After a few times through the downball hitting lines. I arranged them on the court for a starter game. We didn't keep score, each girl gets to serve 3 times then its a sideout. We got through that drill with just enough time left to run them through a couple suicides before time to go home. As they walked out, most of them looked tired.

I felt pretty guilty an hour later when I took my oldest daughter to her club practice and the youth league basketball practices were just ending. Two of the 5th graders who ahd been at my camp were running in their basketball practice. I guess they got a great workout that evening.

I'm going to have another of these camps in two weeks. I hope they all show up for it also. I had several parents thank me for doing that camp. I didn't tell them that I have some selfish motives for doing this. If I can get the 4th and 5th grade girls interested enough to play in the city league and take the summer camp that the city offers for two years, by the time they are in 6th grade I won't be dealing with a team full of beginners. I would like to be able to make my 6th grade teams competitive with the public middle school's seventh grade teams. Since the public schools don't play their 6th graders and I do, it will just make my 7th and 8th grade teams that much tougher to beat.

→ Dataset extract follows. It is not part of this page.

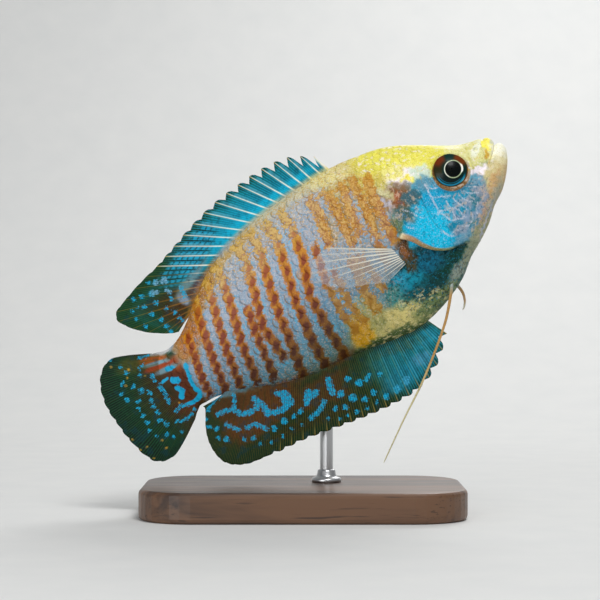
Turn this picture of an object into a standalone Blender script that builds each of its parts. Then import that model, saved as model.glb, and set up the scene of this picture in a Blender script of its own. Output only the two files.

The camp was fun. There were several girls who will need a lot of work, but there were also several who were catching on very quickly. I don't know if any of them will eventually be great volleyball players or not, but I tend to look at every young girl and see the next Logan Tom. Maybe one day I'll find one. I would love to some day sit and watch some young lady winning a national championship or an Olympic medal and I nudge the guy next to me and say, "I knew her when she still thought that catch and throw was a legal volleyball move." Until then I have a whole new crop of young ladies to teach about passing, serving, hitting, sportsmanship and teamwork. I can hardly wait.